Tjeknavorian: „Mein jetziges Leben heißt nun Dirigieren“

„Leider kann man niemandem sagen, was die Matrix ist. Man muss es selbst erleben.“ Dieses Zitat aus dem berühmten gleichnamigen Science-Fiction-Film aus dem Jahr 1999 in der Regie von Lana Wachowski und Lilly Wachowski (damals Larry und Andy Wachowski) scheint besonders passend zu sein.

„Es ist ein exquisites Konzert eines musikalisch besonders hochgradig besetzten Orchesters, das man auf keinen Fall versäumen sollte“, erklärt Harald Kosik. Stephan Frotz, Obmann des Vereins Kultur Schloss Walpersdorf: „Die Schlosskonzerte Walpersdorf sind sehr stolz darauf, diesen vielversprechenden Start in die Zukunft präsentieren zu dürfen und werden diesem Orchester gerne weiterhin eine Bühne bieten.“

Emmanuel Tjeknavorian
Uwe Arens
„Mein Leben in drei Worten? Liebe, Traum und Musik.“

„Ein Leben besteht aus verschiedenen Kapiteln. Und mein jetziges Kapitel heißt ‚Dirigieren‘“, sagt Tjeknavorian. Und weiter meint der 28-Jährige: „Ob ich dirigiere, einen Workshop mache, Geige oder Bratsche spiele, der Musiker bleibt immer gleich. Es ist lediglich die Sprache eine andere.“

Tjeknavorian wurde einmal gefragt, wie er sein Leben in drei Worte fassen würde. „Liebe, Traum und Musik“, war seine Antwort. In einem Interview mit der Austria Presse Agentur sprach er auch über seine Zukunft: Er würde davon träumen, „als Dirigent in eine musikalische Familie integriert zu werden."
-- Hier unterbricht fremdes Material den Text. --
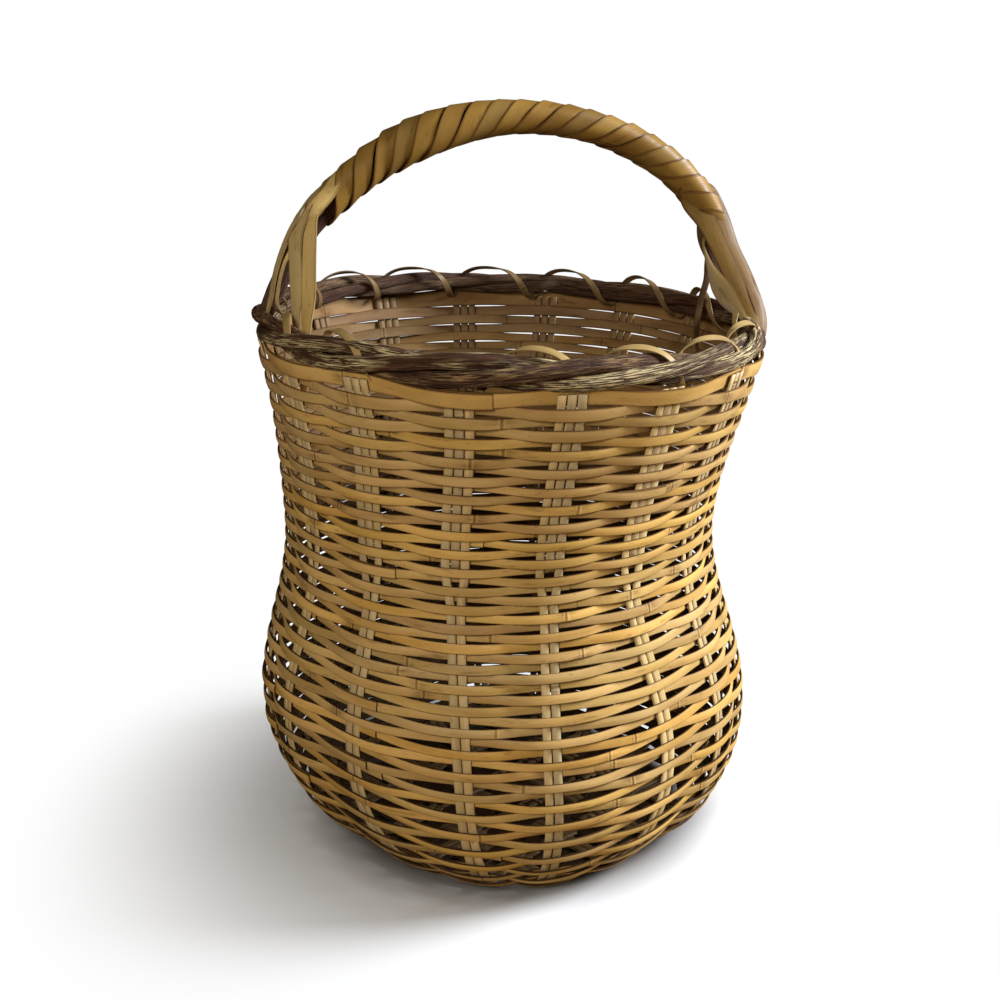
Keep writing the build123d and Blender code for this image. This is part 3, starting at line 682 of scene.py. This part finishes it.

Konkret meine er damit, „dass ich zwar gerne gastiere, aber noch lieber in naher Zukunft eine feste Position als musikalischer Leiter hätte, um langfristige Visionen zu verwirklichen. Aber wir träumen doch alle jede Nacht etwas anderes, nicht? Insofern gibt es bei mir meistens jeden Vormittag einen neuen Traum.“ Mit dem Matrix Orchestra ist auf jeden Fall einer seiner Träume in Erfüllung gegangen.

Akribische Vorbereitung und genaueste Klangvorstellungen

Tjeknavorian wurde 1995 in Wien in eine Musikerfamilie geboren, seine Mutter ist Pianistin, der Vater ist der bekannte Dirigent und Komponist Loris Tjeknavorian. Ab dem Alter von fünf Jahren erhielt er Geigenunterricht, mit sieben Jahren konzertierte er mit einem Orchester. Tjeknavorian studierte bei Gerhard Schulz, einem ehemaligen Mitglied des Alban-Berg-Quartetts, an der Universität für Musik und darstellende Kunst in Wien.

Schloss Walpersdorf
foto-hoefinger.at
Schloss Walpersdorf nahe Herzogenburg

Von Publikum und Fachwelt gleichermaßen als vielseitige Künstlerpersönlichkeit geschätzt, hat Tjeknavorian in den vergangenen Jahren in den international bekanntesten Sälen und mit den wichtigsten Musikerinnen und Musikern konzertiert. Zudem debütierte er in der vergangenen Saison als Dirigent mit renommierten Orchestern wie der Filarmonica della Scala, dem spanischen Orquesta Sinfónica de RTVE, dem hr-Sinfonieorchester, dem Orchestra Sinfonica di Milano, dem Gürzenich Orchester Köln, dem Rundfunk-Sinfonieorchester Berlin, den Wiener Symphonikern und dem ORF-Radio-Symphonieorchester.

Der Opus-Klassik-Preisträger veröffentlichte bereits mehrere CDs. Nach einem hochgelobten Solo-Album und Einspielungen der Brahms- und Sibelius-Violinkonzerte erschien 2021 sein Debütalbum als Dirigent, auf dem er das Tonkünstler-Orchester Niederösterreich u.a. mit Nikolai Rimsky-Korsakows „Scheherazade“ leitet. „Er beeindruckt durch enormes Fachwissen, Frische, akribische Vorbereitung und genaueste Klangvorstellungen“, sagte Michael Nemeth, Intendant des Grazer Musikvereins, vor Kurzem über den jungen Dirigenten.